Iowa City estimated damage to its property at more than $2 million.

Johnson County put its total at about $667,000, with nearly $500,000 for the courthouse alone.

The University of Iowa sustained about $3 million in damage.

No reports exist showing the total amount lost by private property owners and renters. One indication of insured losses is the 345 tornado-related permits, most of them building permits, issued by the city in the year since the storm. The permits total nearly $4.7 million in repairs.

Duane and Fern Allison of Iowa City have first-hand knowledge of the destruction.

The tornado destroyed their enclosed front and back porches and a garage and damaged another garage and two exterior walls of their house.

A year later, the Allisons are finishing some minor repairs, trying to put an exact dollar amount on damage they estimate at $150,000 and figuring out what insurance will cover.

"Were just now getting the final bills on that," said Duane Allison, 71.

A report compiled for the states unsuccessful bid for a presidential disaster declaration showed 1,061 residences and 36 businesses damaged or destroyed in Johnson, Jones and Muscatine counties. The state requested $1.3 million in aid, but that was only for uninsured and underinsured losses.

The U.S. Small Business Administration declared Johnson, Linn, Benton, Cedar, Louisa, Muscatine and Washington counties a disaster area and awarded $2.4 million in loans to businesses, homeowners and renters.

Whatever the total damage, the number is certainly big.

So, too, was the weather system that produced the tornado.

The Iowa City tornado was just one of 15 in eastern Iowa and western Illinois that night, including six in Johnson County, the National Weather Service said.

But the Iowa City tornado caused the most damage because it struck within a city.

With winds estimated at 155 mph, the F-2-rated tornado left a 4.5-mile-long path of destruction.

St. Patricks Catholic Church, one of the main symbols of the tornados power after the roughly 130-year-old church building was destroyed, will construct a $4 million to $10 million building on the citys east side.

The Rev. Rudolph Juarez said that while there's nostalgia for the old Court Street building near downtown, the parish is moving forward.

"We feel like we have a new breath of energy and a lot of excitement around the fact that we are in transition," he said

Perhaps the most amazing thing about the awe-inspiring tornado is that there were no major injuries or deaths in Iowa City.

However, a separate tornado about 25 miles to the southeast struck the mobile home of Christine McAtee, 49, of rural Nichols, who was killed.

Johnson County Emergency Management Agency coordinator Tom Hansen said he believes Iowa City lucked out with the storms timing: It touched down about 8:30 p.m. on a Thursday.

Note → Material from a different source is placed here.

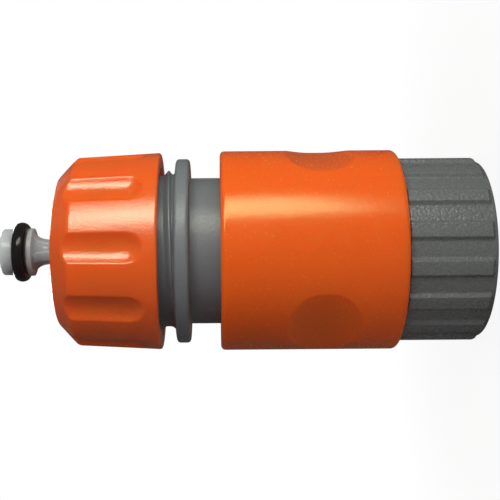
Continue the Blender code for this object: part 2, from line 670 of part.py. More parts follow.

The residential area hardest hit is home to a lot of college students, and Thursday is a popular night for students to go to bars.

"If it would have happened at 2 or 3 in the morning, we'd have had a mess," Hansen said.

Kristin Kapolas was at a downtown bar rather than in her top-floor apartment on Iowa Avenue when the tornado struck. Her apartments roof and three exterior walls were blown away.

Kapolas, 26, said she's not sure she would have heeded the warning sirens and gone to the building's basement if she had been home. "Those go off all the time, and I never really pay attention to them," she said, adding she will better mind storm warnings now.